_EXERCISE GOAL_
Every line of the material that follows must be printed again exactly.

_DATA_
※ ※ ※
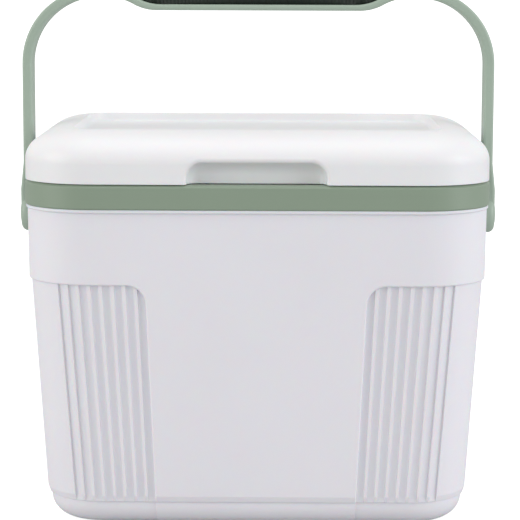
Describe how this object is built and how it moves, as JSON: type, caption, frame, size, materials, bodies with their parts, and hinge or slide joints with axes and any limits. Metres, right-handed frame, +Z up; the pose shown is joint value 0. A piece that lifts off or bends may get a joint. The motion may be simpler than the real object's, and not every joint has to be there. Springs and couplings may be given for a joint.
{
  "type": "vaccine carrier",
  "caption": "Insulated hard-shell cool box for vaccines with a hinged plug lid, a swinging carry bail, a rim band, fluted corners and upright ice packs.",
  "frame": {"origin": "on the ground under the middle of the whole object, hinges included", "axes": "+X to the right seen from the finger pull, +Y towards the hinges, +Z up"},
  "size_m": [0.3564, 0.25, 0.3885],
  "materials": {
    "shell_white": "fine moulded grain, satin",
    "lid_white": "fine moulded grain, satin",
    "band_sage": "satin",
    "bail_sage": "satin",
    "grip_green": "soft matte",
    "liner_white": "satin",
    "foam": "closed-cell foam",
    "gasket_grey": "soft matte",
    "foot_rubber": "matte",
    "steel": "brushed",
    "pivot_plastic": "satin",
    "pack_plastic": "satin",
    "cap_blue": "satin"
  },
  "bodies": {
    "box": {"outer_shell": "shell_white", "base_feet": "foot_rubber", "wall_foam": "foam", "inner_liner": "liner_white", "rim_band": "band_sage", "body_hinge_left": "steel", "body_hinge_right": "steel", "hinge_pin_left": "steel", "hinge_pin_right": "steel", "hinge_screws_body": "steel", "pivot_bush_left": "pivot_plastic", "pivot_bush_right": "pivot_plastic", "ice_pack_front": "pack_plastic", "ice_pack_right": "pack_plastic", "ice_pack_back": "pack_plastic", "ice_pack_left": "pack_plastic", "ice_pack_caps": "cap_blue"},
    "lid": {"lid_shell": "lid_white", "lid_foam": "foam", "lid_liner": "liner_white", "lid_gasket": "gasket_grey", "lid_hinge_left": "steel", "lid_hinge_right": "steel", "hinge_screws_lid": "steel"},
    "pivots": {"pivot_pin_left": "steel", "pivot_pin_right": "steel"},
    "handle": {"handle_bail": "bail_sage", "grip_insert": "grip_green", "pivot_washer_left": "pivot_plastic", "pivot_washer_right": "pivot_plastic", "pivot_cap_left": "bail_sage", "pivot_cap_right": "bail_sage"}
  },
  "joints": [
    {"name": "lid_hinge", "type": "hinge", "parent": "box", "child": "lid", "pos_m": [0, 0.1208, 0.252], "axis": [-1, 0, 0], "range_deg": [0, 62.5]},
    {"name": "handle_fold", "type": "hinge", "parent": "box", "child": "pivots", "pos_m": [0, -0.0032, 0.2175], "axis": [-1, 0, 0], "range_deg": [0, 125]},
    {"name": "handle_swing", "type": "hinge", "parent": "pivots", "child": "handle", "pos_m": [0, -0.0032, 0.2175], "axis": [1, 0, 0], "range_deg": [0, 120]}
  ],
  "couplings": [
    {"joint": "handle_fold", "follows": "lid_hinge", "ratio": 2}
  ]
}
※ ※ ※
_CORRECT ANSWER_
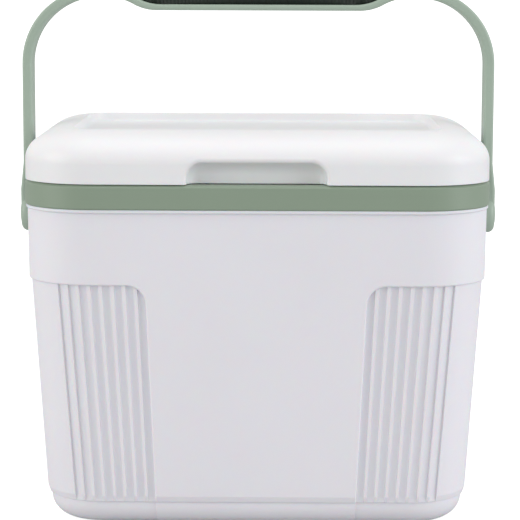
Describe how this object is built and how it moves, as JSON: type, caption, frame, size, materials, bodies with their parts, and hinge or slide joints with axes and any limits. Metres, right-handed frame, +Z up; the pose shown is joint value 0. A piece that lifts off or bends may get a joint. The motion may be simpler than the real object's, and not every joint has to be there. Springs and couplings may be given for a joint.
{
  "type": "vaccine carrier",
  "caption": "Insulated hard-shell cool box for vaccines with a hinged plug lid, a swinging carry bail, a rim band, fluted corners and upright ice packs.",
  "frame": {"origin": "on the ground under the middle of the whole object, hinges included", "axes": "+X to the right seen from the finger pull, +Y towards the hinges, +Z up"},
  "size_m": [0.3564, 0.25, 0.3885],
  "materials": {
    "shell_white": "fine moulded grain, satin",
    "lid_white": "fine moulded grain, satin",
    "band_sage": "satin",
    "bail_sage": "satin",
    "grip_green": "soft matte",
    "liner_white": "satin",
    "foam": "closed-cell foam",
    "gasket_grey": "soft matte",
    "foot_rubber": "matte",
    "steel": "brushed",
    "pivot_plastic": "satin",
    "pack_plastic": "satin",
    "cap_blue": "satin"
  },
  "bodies": {
    "box": {"outer_shell": "shell_white", "base_feet": "foot_rubber", "wall_foam": "foam", "inner_liner": "liner_white", "rim_band": "band_sage", "body_hinge_left": "steel", "body_hinge_right": "steel", "hinge_pin_left": "steel", "hinge_pin_right": "steel", "hinge_screws_body": "steel", "pivot_bush_left": "pivot_plastic", "pivot_bush_right": "pivot_plastic", "ice_pack_front": "pack_plastic", "ice_pack_right": "pack_plastic", "ice_pack_back": "pack_plastic", "ice_pack_left": "pack_plastic", "ice_pack_caps": "cap_blue"},
    "lid": {"lid_shell": "lid_white", "lid_foam": "foam", "lid_liner": "liner_white", "lid_gasket": "gasket_grey", "lid_hinge_left": "steel", "lid_hinge_right": "steel", "hinge_screws_lid": "steel"},
    "pivots": {"pivot_pin_left": "steel", "pivot_pin_right": "steel"},
    "handle": {"handle_bail": "bail_sage", "grip_insert": "grip_green", "pivot_washer_left": "pivot_plastic", "pivot_washer_right": "pivot_plastic", "pivot_cap_left": "bail_sage", "pivot_cap_right": "bail_sage"}
  },
  "joints": [
    {"name": "lid_hinge", "type": "hinge", "parent": "box", "child": "lid", "pos_m": [0, 0.1208, 0.252], "axis": [-1, 0, 0], "range_deg": [0, 62.5]},
    {"name": "handle_fold", "type": "hinge", "parent": "box", "child": "pivots", "pos_m": [0, -0.0032, 0.2175], "axis": [-1, 0, 0], "range_deg": [0, 125]},
    {"name": "handle_swing", "type": "hinge", "parent": "pivots", "child": "handle", "pos_m": [0, -0.0032, 0.2175], "axis": [1, 0, 0], "range_deg": [0, 120]}
  ],
  "couplings": [
    {"joint": "handle_fold", "follows": "lid_hinge", "ratio": 2}
  ]
}